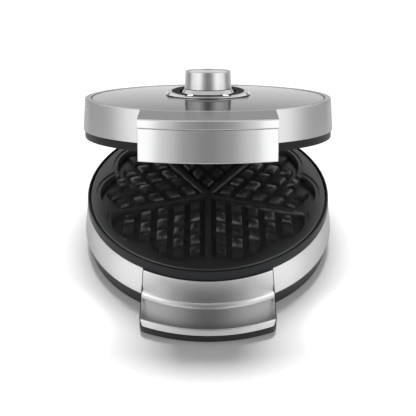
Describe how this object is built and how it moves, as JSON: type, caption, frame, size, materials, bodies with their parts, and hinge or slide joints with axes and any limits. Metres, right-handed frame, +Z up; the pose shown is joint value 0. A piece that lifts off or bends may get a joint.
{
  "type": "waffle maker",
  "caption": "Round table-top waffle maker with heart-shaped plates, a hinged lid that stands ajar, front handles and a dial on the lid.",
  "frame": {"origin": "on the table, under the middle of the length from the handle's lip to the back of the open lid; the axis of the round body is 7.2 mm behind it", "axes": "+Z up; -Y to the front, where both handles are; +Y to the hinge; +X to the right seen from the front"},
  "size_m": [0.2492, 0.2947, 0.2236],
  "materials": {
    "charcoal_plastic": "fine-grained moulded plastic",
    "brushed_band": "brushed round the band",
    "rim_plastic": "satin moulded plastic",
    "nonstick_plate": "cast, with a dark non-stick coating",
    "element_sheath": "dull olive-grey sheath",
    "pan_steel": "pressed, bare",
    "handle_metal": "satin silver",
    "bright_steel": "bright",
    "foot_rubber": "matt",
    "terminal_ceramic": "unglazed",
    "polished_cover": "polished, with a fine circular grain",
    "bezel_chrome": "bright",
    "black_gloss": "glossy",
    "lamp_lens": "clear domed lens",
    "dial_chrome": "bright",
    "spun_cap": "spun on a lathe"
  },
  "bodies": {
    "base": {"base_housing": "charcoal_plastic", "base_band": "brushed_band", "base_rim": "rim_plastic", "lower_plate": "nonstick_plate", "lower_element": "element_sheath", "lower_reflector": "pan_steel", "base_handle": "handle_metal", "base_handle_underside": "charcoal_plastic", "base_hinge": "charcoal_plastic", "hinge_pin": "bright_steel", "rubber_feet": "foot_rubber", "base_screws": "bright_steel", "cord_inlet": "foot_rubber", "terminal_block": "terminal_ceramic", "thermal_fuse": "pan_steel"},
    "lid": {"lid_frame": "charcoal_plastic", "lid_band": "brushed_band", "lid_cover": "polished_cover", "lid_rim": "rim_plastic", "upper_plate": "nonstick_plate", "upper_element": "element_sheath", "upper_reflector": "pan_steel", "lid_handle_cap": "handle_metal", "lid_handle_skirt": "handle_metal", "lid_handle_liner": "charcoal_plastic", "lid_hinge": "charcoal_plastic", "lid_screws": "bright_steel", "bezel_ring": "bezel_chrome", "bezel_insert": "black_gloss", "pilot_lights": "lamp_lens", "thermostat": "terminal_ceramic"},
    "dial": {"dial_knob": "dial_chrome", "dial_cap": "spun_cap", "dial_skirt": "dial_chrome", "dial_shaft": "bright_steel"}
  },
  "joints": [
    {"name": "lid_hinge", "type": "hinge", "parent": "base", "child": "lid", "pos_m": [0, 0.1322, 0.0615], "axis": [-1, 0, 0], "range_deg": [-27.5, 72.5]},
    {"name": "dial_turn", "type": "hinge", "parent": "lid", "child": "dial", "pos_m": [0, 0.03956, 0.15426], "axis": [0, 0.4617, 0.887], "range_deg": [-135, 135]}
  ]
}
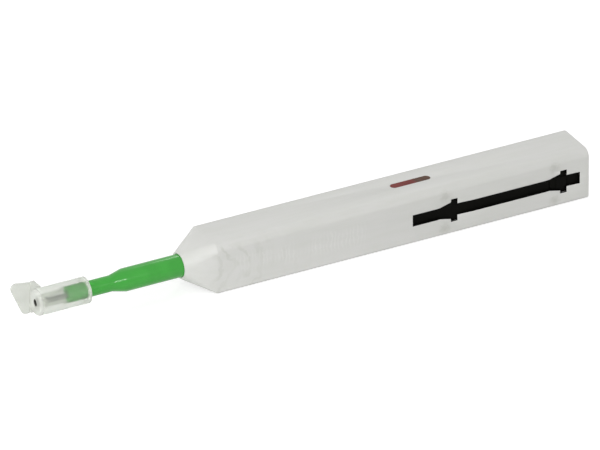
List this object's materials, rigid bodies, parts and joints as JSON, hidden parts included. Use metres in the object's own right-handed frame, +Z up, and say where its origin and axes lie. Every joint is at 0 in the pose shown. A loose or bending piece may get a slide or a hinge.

┄┄┄┄┄┄┄┄┄┄

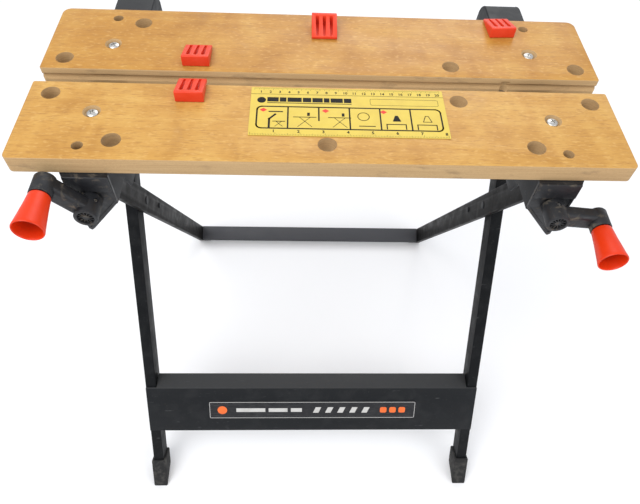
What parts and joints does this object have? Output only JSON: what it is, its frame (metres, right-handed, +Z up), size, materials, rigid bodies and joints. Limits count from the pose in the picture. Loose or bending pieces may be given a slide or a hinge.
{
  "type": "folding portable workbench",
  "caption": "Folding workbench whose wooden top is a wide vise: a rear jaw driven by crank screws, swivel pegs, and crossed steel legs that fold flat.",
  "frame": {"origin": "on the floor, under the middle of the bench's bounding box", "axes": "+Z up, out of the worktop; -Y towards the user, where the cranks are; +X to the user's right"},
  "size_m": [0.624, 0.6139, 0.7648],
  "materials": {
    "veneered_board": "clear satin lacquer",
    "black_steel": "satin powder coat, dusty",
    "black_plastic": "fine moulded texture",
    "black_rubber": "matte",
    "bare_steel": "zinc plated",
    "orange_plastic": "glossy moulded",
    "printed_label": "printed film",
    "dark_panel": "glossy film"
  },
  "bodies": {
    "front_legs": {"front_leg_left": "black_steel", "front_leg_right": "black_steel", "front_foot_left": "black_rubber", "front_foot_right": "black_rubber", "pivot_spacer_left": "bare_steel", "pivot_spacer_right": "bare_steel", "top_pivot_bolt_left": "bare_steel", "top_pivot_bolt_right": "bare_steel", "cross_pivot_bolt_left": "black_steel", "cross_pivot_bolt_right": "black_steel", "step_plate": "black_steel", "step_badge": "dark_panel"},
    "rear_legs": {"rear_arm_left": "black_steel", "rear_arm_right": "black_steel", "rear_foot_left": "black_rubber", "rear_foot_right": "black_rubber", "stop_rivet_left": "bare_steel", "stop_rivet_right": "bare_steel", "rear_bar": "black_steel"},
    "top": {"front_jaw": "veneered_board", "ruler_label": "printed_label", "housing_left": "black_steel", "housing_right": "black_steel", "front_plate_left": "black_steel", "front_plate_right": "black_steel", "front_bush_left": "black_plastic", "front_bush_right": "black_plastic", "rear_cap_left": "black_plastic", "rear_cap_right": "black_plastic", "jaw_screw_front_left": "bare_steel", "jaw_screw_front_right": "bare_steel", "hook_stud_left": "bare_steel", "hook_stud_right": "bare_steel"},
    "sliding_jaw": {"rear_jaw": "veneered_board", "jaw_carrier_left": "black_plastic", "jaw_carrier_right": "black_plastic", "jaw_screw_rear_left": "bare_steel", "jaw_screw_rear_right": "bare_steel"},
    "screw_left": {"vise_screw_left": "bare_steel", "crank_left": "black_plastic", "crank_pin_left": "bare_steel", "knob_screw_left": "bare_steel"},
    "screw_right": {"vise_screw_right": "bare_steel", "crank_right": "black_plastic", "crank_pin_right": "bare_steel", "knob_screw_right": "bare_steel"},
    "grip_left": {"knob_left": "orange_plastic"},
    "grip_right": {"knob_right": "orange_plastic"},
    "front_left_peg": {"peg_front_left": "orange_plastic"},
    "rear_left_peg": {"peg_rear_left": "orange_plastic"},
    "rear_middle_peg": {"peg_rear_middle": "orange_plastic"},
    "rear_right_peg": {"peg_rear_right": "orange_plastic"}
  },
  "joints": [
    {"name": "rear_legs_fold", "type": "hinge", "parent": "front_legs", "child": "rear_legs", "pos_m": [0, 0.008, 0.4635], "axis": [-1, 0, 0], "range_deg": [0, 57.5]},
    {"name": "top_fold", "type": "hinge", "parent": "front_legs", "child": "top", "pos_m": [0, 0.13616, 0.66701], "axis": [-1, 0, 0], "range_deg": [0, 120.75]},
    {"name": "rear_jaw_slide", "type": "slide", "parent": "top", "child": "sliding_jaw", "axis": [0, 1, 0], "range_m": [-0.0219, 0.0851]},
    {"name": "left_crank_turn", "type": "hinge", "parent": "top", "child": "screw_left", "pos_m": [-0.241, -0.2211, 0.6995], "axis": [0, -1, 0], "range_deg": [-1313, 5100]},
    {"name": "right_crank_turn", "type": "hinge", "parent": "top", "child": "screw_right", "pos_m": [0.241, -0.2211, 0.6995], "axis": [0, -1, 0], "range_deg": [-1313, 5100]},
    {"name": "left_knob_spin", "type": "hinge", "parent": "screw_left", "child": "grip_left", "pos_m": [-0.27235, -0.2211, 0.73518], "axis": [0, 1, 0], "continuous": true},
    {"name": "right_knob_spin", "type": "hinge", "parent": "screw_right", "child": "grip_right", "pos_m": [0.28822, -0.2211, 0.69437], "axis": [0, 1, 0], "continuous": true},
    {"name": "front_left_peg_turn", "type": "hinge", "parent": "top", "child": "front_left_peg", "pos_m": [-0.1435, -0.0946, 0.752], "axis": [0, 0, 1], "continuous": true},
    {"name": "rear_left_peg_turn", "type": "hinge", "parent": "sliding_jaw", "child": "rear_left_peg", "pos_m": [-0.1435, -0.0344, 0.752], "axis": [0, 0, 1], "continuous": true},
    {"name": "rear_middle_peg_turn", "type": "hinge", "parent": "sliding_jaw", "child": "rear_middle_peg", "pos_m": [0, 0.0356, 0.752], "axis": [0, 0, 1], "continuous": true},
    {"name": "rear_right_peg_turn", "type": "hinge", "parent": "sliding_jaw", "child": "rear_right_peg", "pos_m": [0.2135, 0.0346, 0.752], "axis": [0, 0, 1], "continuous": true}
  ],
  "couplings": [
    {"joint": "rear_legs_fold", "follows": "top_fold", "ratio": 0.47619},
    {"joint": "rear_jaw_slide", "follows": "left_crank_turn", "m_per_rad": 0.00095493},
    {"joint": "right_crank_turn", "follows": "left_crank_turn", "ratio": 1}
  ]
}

┄┄┄┄┄┄┄┄┄┄

# WHAT IS REQUIRED
Find all lines holding the string "with" and copy them.

# EXPECTED ANSWER
Describe how this object is built and how it moves, as JSON: type, caption, frame, size, materials, bodies with their parts, and hinge or slide joints with axes and any limits. Metres, right-handed frame, +Z up; the pose shown is joint value 0. A piece that lifts off or bends may get a joint.
  "caption": "Round table-top waffle maker with heart-shaped plates, a hinged lid that stands ajar, front handles and a dial on the lid.",
    "nonstick_plate": "cast, with a dark non-stick coating",
    "polished_cover": "polished, with a fine circular grain",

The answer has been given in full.